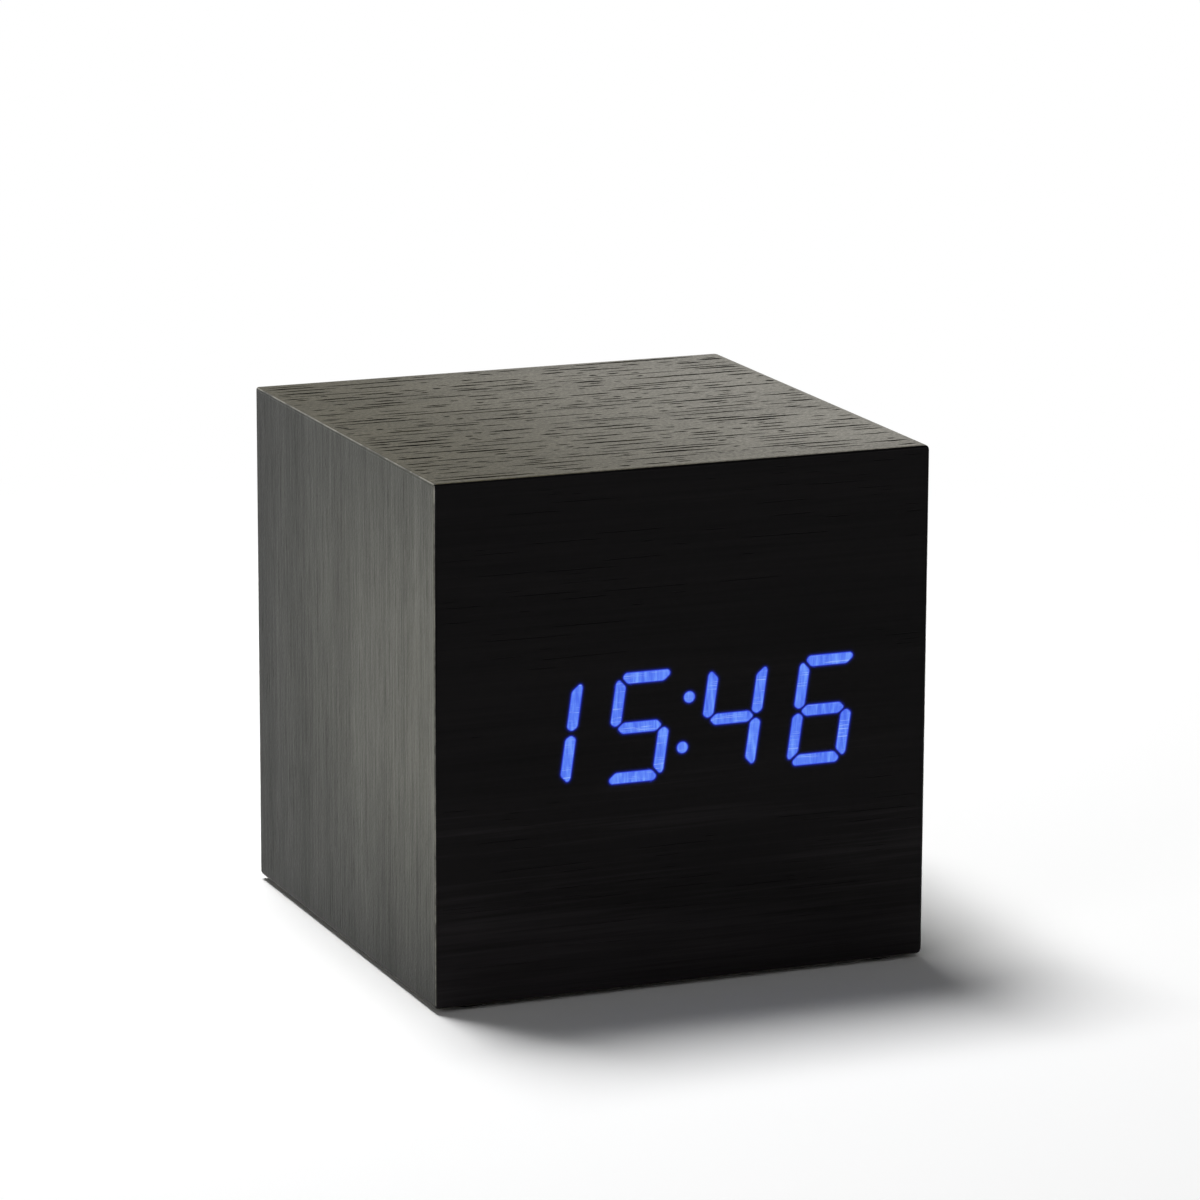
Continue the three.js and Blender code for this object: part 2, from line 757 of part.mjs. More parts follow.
// A button cap: the pill that shows, and a flange that keeps it behind the panel.
function buttonCap() {
  const cap = frontPrism(stadium(buttonWidth, buttonHeight), flangeBack, panelFace + buttonStandsOut);
  const flangeWidth = buttonWidth + 2 * buttonFlange;
  const flangeHeight = buttonHeight + 2 * buttonFlange;
  return cap.add(frontPrism(stadium(flangeWidth, flangeHeight), flangeBack, flangeFront));
}

// A tact switch's body, with the bore that its plunger slides in.
function switchBody() {
  const half = switchSize / 2;
  const body = block(-half, half, mainBoardFace, mainBoardFace + switchHeight, -half, half);
  const bottom = mainBoardFace + switchHeight - plungerDepth - plungerRoom;
  const top = mainBoardFace + switchHeight + cutOverrun;
  return body.subtract(rod(plungerRadius + slideClearance, [0, bottom, 0], [0, top, 0]));
}

function plunger() {
  const bottom = mainBoardFace + switchHeight - plungerDepth;
  return rod(plungerRadius, [0, bottom, 0], [0, flangeBack, 0]);
}

function mainBoard() {
  const body = block(
    -mainBoardWidth / 2, mainBoardWidth / 2, mainBoardInside, mainBoardFace,
    -mainBoardHeight / 2, mainBoardHeight / 2);
  const holes = posts.map(([x, z]) => rod(
    stakeRadius + screwClearance,
    [x, mainBoardInside - cutOverrun, z], [x, mainBoardFace + cutOverrun, z], holeSides));
  place(rear, "main_circuit_board", withCuts(body, holes), circuitBoard);
}

function buzzer() {
  const top = mainBoardFace + buzzerHeight;
  const body = rod(buzzerRadius, [0, mainBoardFace, 0], [0, top, 0]);
  const port = rod(buzzerPortRadius, [0, top - buzzerPortDepth, 0], [0, top + cutOverrun, 0], holeSides);
  place(rear, "buzzer", body.subtract(port), blackPlastic, buzzerAcross, 0, -lowerRowDrop);
}

function microphone() {
  const top = mainBoardFace + microphoneHeight;
  const body = rod(microphoneRadius, [0, mainBoardFace, 0], [0, top, 0], holeSides);
  place(rear, "microphone", body, nickel, microphoneAcross, 0, -lowerRowDrop);
}

// The power socket: a square base on the board, a round nose in the panel, and a bore with
// the centre pin that the plug fits over.
function powerSocket() {
  const half = socketSize / 2;
  const mouth = panelFace;
  const base = block(-half, half, mainBoardFace, panelInside - slideClearance, -half, half);
  const nose = rod(socketNoseRadius, [0, mainBoardFace, 0], [0, mouth, 0]);
  const bore = rod(socketBoreRadius, [0, mouth - socketBoreDepth, 0], [0, mouth + cutOverrun, 0]);
  const pin = rod(
    socketPinRadius,
    [0, mouth - socketBoreDepth - socketPinSetback, 0], [0, mouth - socketPinSetback, 0], holeSides);
  const socket = base.add(nose).subtract(bore).add(pin);
  place(rear, "power_socket", socket, blackPlastic, socketAcross, 0, -lowerRowDrop);
}

// What lies on the inner side of the main board is drawn towards +Y and turned round. Its
// place is given from the board's edges: from the left or right one, and from the lower or
// upper one.
function placeInside(name, shape, material, [signX, signZ], [insetX, insetZ]) {
  const geometry = geometryOf(shape);
  geometry.rotateZ(Math.PI);
  const x = signX * (mainBoardWidth / 2 - insetX);
  const z = signZ * (mainBoardHeight / 2 - insetZ);
  place(rear, name, geometry, material, x, mainBoardInside, z);
}

function backupCellAndClip() {
  const top = clipThickness + backupCellThickness;
  const cell = rod(backupCellRadius, [0, clipThickness, 0], [0, top, 0]);
  placeInside("backup_cell", cell, nickel, [1, -1], backupCellInsets);
  const halfClip = clipWidth / 2;
  const inner = backupCellRadius + restGap;
  const outer = inner + clipThickness;
  const strapTop = top + restGap + clipThickness;
  const strap = block(-outer, outer, strapTop - clipThickness, strapTop, -halfClip, halfClip);
  const legs = [block(-outer, -inner, 0, strapTop, -halfClip, halfClip),
    block(inner, outer, 0, strapTop, -halfClip, halfClip)];
  const clipFeet = [block(-outer - clipFoot, -inner, 0, clipThickness, -halfClip, halfClip),
    block(inner, outer + clipFoot, 0, clipThickness, -halfClip, halfClip)];
  const clip = joined([strap, ...legs, ...clipFeet]);
  placeInside("backup_cell_clip", clip, steel, [1, -1], backupCellInsets);
}

rearPanel();
for (const side of [-1, 1]) {
  const name = side < 0 ? "rear_screw_left" : "rear_screw_right";
  place(rear, name, screw(true), steel, side * panelScrewAcross, panelFace, 0);
}
for (const { name, across } of buttons) {
  place(rear, `${name}_button`, buttonCap(), blackPlastic, across, 0, buttonRise);
  place(rear, `${name}_switch`, switchBody(), chipPlastic, across, 0, buttonRise);
  place(rear, `${name}_switch_plunger`, plunger(), whitePlastic, across, 0, buttonRise);
}
mainBoard();
buzzer();
microphone();
powerSocket();
placeInside(
  "microcontroller",
  flatPackage(
    controllerSize, controllerSize, controllerHeight, controllerLeadsPerSide, leadPitch, ["x", "z"]),
  chipPlastic, [-1, 1], controllerInsets);
placeInside(
  "crystal", frontPrism(stadium(crystalLength, crystalWidth), 0, crystalHeight),
  nickel, [-1, -1], crystalInsets);
backupCellAndClip();
placeInside(
  "temperature_sensor",
  block(-sensorWidth / 2, sensorWidth / 2, 0, sensorDepth, -sensorHeight / 2, sensorHeight / 2),
  chipPlastic, [-1, -1], sensorInsets);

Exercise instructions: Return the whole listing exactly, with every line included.

Full output:
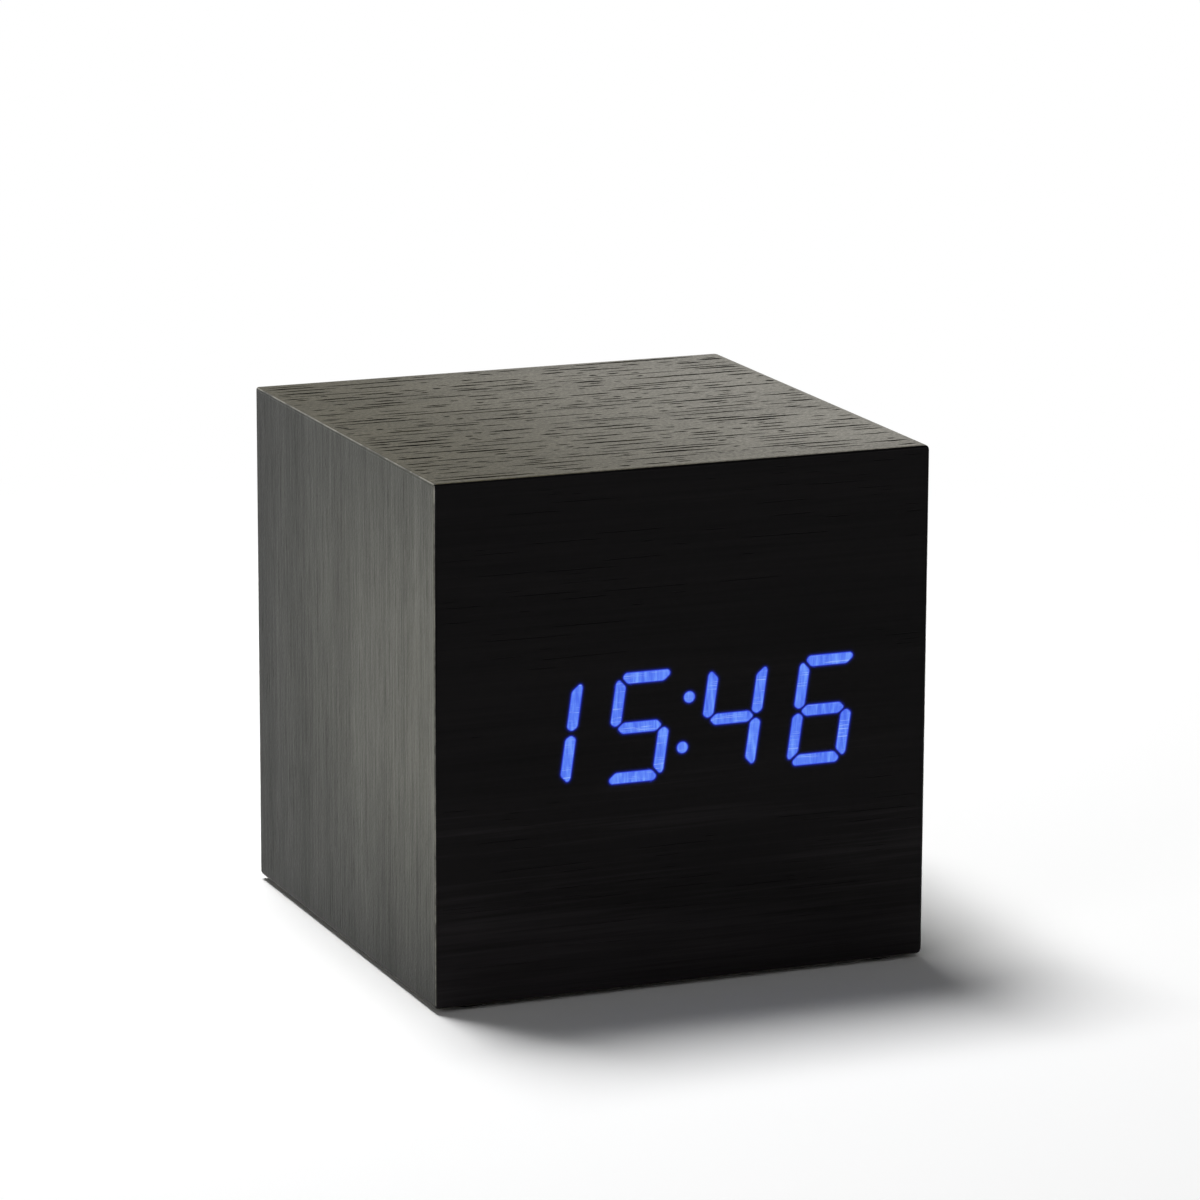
Continue the three.js and Blender code for this object: part 2, from line 757 of part.mjs. More parts follow.
// A button cap: the pill that shows, and a flange that keeps it behind the panel.
function buttonCap() {
  const cap = frontPrism(stadium(buttonWidth, buttonHeight), flangeBack, panelFace + buttonStandsOut);
  const flangeWidth = buttonWidth + 2 * buttonFlange;
  const flangeHeight = buttonHeight + 2 * buttonFlange;
  return cap.add(frontPrism(stadium(flangeWidth, flangeHeight), flangeBack, flangeFront));
}

// A tact switch's body, with the bore that its plunger slides in.
function switchBody() {
  const half = switchSize / 2;
  const body = block(-half, half, mainBoardFace, mainBoardFace + switchHeight, -half, half);
  const bottom = mainBoardFace + switchHeight - plungerDepth - plungerRoom;
  const top = mainBoardFace + switchHeight + cutOverrun;
  return body.subtract(rod(plungerRadius + slideClearance, [0, bottom, 0], [0, top, 0]));
}

function plunger() {
  const bottom = mainBoardFace + switchHeight - plungerDepth;
  return rod(plungerRadius, [0, bottom, 0], [0, flangeBack, 0]);
}

function mainBoard() {
  const body = block(
    -mainBoardWidth / 2, mainBoardWidth / 2, mainBoardInside, mainBoardFace,
    -mainBoardHeight / 2, mainBoardHeight / 2);
  const holes = posts.map(([x, z]) => rod(
    stakeRadius + screwClearance,
    [x, mainBoardInside - cutOverrun, z], [x, mainBoardFace + cutOverrun, z], holeSides));
  place(rear, "main_circuit_board", withCuts(body, holes), circuitBoard);
}

function buzzer() {
  const top = mainBoardFace + buzzerHeight;
  const body = rod(buzzerRadius, [0, mainBoardFace, 0], [0, top, 0]);
  const port = rod(buzzerPortRadius, [0, top - buzzerPortDepth, 0], [0, top + cutOverrun, 0], holeSides);
  place(rear, "buzzer", body.subtract(port), blackPlastic, buzzerAcross, 0, -lowerRowDrop);
}

function microphone() {
  const top = mainBoardFace + microphoneHeight;
  const body = rod(microphoneRadius, [0, mainBoardFace, 0], [0, top, 0], holeSides);
  place(rear, "microphone", body, nickel, microphoneAcross, 0, -lowerRowDrop);
}

// The power socket: a square base on the board, a round nose in the panel, and a bore with
// the centre pin that the plug fits over.
function powerSocket() {
  const half = socketSize / 2;
  const mouth = panelFace;
  const base = block(-half, half, mainBoardFace, panelInside - slideClearance, -half, half);
  const nose = rod(socketNoseRadius, [0, mainBoardFace, 0], [0, mouth, 0]);
  const bore = rod(socketBoreRadius, [0, mouth - socketBoreDepth, 0], [0, mouth + cutOverrun, 0]);
  const pin = rod(
    socketPinRadius,
    [0, mouth - socketBoreDepth - socketPinSetback, 0], [0, mouth - socketPinSetback, 0], holeSides);
  const socket = base.add(nose).subtract(bore).add(pin);
  place(rear, "power_socket", socket, blackPlastic, socketAcross, 0, -lowerRowDrop);
}

// What lies on the inner side of the main board is drawn towards +Y and turned round. Its
// place is given from the board's edges: from the left or right one, and from the lower or
// upper one.
function placeInside(name, shape, material, [signX, signZ], [insetX, insetZ]) {
  const geometry = geometryOf(shape);
  geometry.rotateZ(Math.PI);
  const x = signX * (mainBoardWidth / 2 - insetX);
  const z = signZ * (mainBoardHeight / 2 - insetZ);
  place(rear, name, geometry, material, x, mainBoardInside, z);
}

function backupCellAndClip() {
  const top = clipThickness + backupCellThickness;
  const cell = rod(backupCellRadius, [0, clipThickness, 0], [0, top, 0]);
  placeInside("backup_cell", cell, nickel, [1, -1], backupCellInsets);
  const halfClip = clipWidth / 2;
  const inner = backupCellRadius + restGap;
  const outer = inner + clipThickness;
  const strapTop = top + restGap + clipThickness;
  const strap = block(-outer, outer, strapTop - clipThickness, strapTop, -halfClip, halfClip);
  const legs = [block(-outer, -inner, 0, strapTop, -halfClip, halfClip),
    block(inner, outer, 0, strapTop, -halfClip, halfClip)];
  const clipFeet = [block(-outer - clipFoot, -inner, 0, clipThickness, -halfClip, halfClip),
    block(inner, outer + clipFoot, 0, clipThickness, -halfClip, halfClip)];
  const clip = joined([strap, ...legs, ...clipFeet]);
  placeInside("backup_cell_clip", clip, steel, [1, -1], backupCellInsets);
}

rearPanel();
for (const side of [-1, 1]) {
  const name = side < 0 ? "rear_screw_left" : "rear_screw_right";
  place(rear, name, screw(true), steel, side * panelScrewAcross, panelFace, 0);
}
for (const { name, across } of buttons) {
  place(rear, `${name}_button`, buttonCap(), blackPlastic, across, 0, buttonRise);
  place(rear, `${name}_switch`, switchBody(), chipPlastic, across, 0, buttonRise);
  place(rear, `${name}_switch_plunger`, plunger(), whitePlastic, across, 0, buttonRise);
}
mainBoard();
buzzer();
microphone();
powerSocket();
placeInside(
  "microcontroller",
  flatPackage(
    controllerSize, controllerSize, controllerHeight, controllerLeadsPerSide, leadPitch, ["x", "z"]),
  chipPlastic, [-1, 1], controllerInsets);
placeInside(
  "crystal", frontPrism(stadium(crystalLength, crystalWidth), 0, crystalHeight),
  nickel, [-1, -1], crystalInsets);
backupCellAndClip();
placeInside(
  "temperature_sensor",
  block(-sensorWidth / 2, sensorWidth / 2, 0, sensorDepth, -sensorHeight / 2, sensorHeight / 2),
  chipPlastic, [-1, -1], sensorInsets);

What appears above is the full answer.